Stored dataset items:

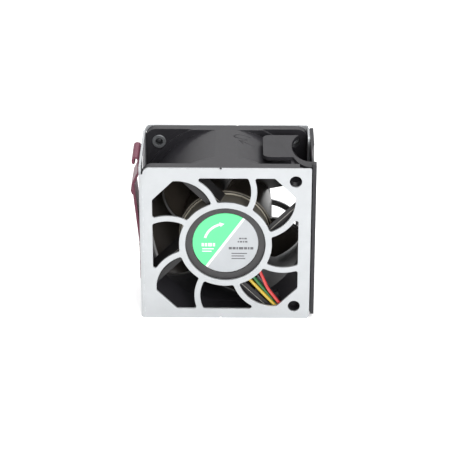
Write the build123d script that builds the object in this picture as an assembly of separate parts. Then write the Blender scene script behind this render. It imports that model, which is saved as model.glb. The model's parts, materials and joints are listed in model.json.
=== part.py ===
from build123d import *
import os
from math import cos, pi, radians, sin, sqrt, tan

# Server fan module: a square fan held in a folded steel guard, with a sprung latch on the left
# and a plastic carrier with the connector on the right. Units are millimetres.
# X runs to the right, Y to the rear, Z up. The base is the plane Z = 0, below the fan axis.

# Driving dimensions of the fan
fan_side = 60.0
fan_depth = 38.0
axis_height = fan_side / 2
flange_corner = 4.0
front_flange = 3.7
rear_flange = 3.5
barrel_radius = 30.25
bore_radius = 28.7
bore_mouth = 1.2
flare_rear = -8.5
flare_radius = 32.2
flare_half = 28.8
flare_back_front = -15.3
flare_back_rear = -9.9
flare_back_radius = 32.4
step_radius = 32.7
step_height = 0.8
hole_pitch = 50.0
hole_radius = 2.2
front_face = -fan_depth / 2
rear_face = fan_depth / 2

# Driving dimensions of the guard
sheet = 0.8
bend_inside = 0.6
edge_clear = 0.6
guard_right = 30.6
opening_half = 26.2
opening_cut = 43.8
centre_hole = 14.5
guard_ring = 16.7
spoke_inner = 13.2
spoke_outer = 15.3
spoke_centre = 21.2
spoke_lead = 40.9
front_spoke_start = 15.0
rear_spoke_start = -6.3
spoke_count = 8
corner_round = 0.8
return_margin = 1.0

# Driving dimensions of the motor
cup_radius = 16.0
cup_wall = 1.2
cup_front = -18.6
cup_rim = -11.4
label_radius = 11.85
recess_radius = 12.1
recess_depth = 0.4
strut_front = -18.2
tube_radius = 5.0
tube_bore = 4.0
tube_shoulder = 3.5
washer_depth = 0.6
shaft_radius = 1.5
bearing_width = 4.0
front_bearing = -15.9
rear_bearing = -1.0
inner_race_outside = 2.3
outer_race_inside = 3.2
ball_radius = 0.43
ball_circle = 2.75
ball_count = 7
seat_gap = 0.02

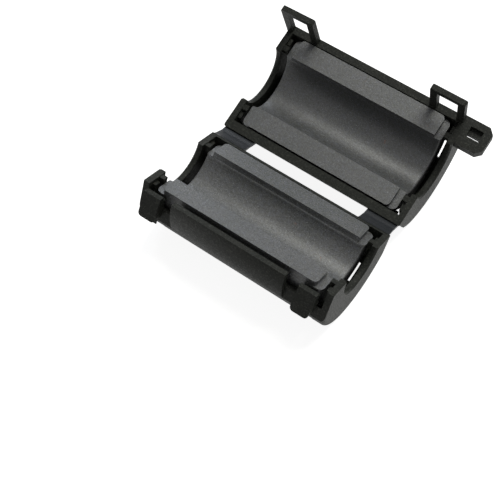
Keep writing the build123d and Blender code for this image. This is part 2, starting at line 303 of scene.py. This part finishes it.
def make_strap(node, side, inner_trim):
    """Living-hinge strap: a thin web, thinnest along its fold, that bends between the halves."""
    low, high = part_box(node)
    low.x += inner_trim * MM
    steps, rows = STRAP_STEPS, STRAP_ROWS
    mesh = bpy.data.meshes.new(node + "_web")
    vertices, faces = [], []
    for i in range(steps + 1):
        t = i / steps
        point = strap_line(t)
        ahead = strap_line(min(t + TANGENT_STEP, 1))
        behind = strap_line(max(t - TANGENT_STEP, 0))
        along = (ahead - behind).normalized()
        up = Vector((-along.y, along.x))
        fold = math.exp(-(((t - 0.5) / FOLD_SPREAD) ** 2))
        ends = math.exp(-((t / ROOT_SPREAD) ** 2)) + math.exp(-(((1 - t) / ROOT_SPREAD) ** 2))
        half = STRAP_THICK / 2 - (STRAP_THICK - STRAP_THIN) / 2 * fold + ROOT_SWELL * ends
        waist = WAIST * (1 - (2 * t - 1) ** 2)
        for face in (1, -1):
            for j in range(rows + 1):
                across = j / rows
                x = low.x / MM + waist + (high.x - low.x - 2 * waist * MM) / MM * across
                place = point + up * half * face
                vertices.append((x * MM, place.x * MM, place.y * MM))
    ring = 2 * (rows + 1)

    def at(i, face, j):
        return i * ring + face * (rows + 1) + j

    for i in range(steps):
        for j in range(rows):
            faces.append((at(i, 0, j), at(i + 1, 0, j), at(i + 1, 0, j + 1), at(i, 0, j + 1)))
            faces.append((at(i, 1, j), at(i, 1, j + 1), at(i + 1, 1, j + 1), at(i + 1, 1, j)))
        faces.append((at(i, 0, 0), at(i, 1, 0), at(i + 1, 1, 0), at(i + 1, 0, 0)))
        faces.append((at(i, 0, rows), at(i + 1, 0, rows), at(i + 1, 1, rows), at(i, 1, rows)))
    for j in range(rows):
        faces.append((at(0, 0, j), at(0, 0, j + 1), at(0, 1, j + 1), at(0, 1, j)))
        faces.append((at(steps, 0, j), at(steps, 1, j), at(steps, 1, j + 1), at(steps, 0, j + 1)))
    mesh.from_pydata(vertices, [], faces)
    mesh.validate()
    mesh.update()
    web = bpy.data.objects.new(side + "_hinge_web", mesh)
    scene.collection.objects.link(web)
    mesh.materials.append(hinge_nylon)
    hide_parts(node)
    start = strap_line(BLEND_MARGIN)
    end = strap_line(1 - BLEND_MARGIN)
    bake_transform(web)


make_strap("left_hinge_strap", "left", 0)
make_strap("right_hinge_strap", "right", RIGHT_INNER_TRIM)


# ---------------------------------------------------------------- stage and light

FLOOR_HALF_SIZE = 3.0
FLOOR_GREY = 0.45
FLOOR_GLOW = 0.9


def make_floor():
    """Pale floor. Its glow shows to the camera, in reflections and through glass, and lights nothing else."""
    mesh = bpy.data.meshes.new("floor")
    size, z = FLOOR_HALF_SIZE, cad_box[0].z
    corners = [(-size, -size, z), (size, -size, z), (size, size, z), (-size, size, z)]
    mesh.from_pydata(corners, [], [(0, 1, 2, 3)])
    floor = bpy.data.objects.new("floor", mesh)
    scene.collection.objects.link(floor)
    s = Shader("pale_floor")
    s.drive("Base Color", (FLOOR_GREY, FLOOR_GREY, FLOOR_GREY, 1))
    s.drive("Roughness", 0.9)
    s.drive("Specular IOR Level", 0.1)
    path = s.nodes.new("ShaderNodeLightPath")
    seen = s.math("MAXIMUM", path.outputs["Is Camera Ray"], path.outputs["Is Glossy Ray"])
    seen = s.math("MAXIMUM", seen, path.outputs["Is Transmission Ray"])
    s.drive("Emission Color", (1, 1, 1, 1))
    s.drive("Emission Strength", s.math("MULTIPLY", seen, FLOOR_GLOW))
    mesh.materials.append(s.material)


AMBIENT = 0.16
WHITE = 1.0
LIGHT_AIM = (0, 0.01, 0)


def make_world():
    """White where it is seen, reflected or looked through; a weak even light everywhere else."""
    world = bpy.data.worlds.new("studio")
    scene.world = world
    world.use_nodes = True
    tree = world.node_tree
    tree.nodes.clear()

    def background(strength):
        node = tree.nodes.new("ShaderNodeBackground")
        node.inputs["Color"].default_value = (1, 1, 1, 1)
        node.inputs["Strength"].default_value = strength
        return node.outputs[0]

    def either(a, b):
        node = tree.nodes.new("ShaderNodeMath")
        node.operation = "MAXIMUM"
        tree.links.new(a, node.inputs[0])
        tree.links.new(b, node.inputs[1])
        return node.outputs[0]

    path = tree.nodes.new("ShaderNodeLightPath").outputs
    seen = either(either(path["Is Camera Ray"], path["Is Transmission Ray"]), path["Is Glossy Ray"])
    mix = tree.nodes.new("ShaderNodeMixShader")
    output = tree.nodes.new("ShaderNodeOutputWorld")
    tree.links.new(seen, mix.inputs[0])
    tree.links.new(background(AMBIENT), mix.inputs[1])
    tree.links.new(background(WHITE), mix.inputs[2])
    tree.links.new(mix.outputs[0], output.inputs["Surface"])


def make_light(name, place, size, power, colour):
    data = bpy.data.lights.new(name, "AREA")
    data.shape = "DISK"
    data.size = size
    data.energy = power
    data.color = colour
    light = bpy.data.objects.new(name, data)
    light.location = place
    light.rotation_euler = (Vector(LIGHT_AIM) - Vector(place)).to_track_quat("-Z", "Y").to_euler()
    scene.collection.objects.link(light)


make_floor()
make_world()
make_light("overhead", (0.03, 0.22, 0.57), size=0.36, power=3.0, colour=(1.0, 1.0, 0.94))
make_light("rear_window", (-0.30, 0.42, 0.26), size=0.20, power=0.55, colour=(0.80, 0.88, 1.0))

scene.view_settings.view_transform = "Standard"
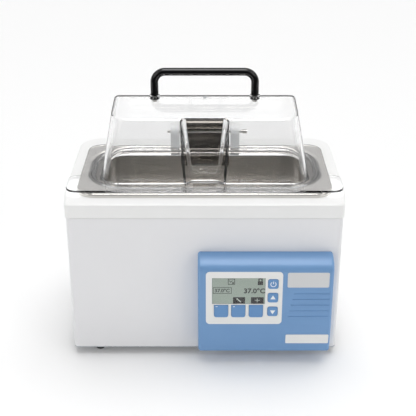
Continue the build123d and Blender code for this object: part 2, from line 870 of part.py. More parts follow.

(Exercise description):
Begin at the top of the records above and quote each line exactly, ending with the line that contains "from math import".

(Exercise answer):
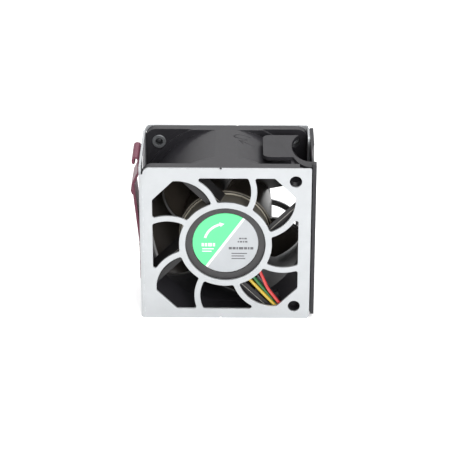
Write the build123d script that builds the object in this picture as an assembly of separate parts. Then write the Blender scene script behind this render. It imports that model, which is saved as model.glb. The model's parts, materials and joints are listed in model.json.
=== part.py ===
from build123d import *
import os
from math import cos, pi, radians, sin, sqrt, tan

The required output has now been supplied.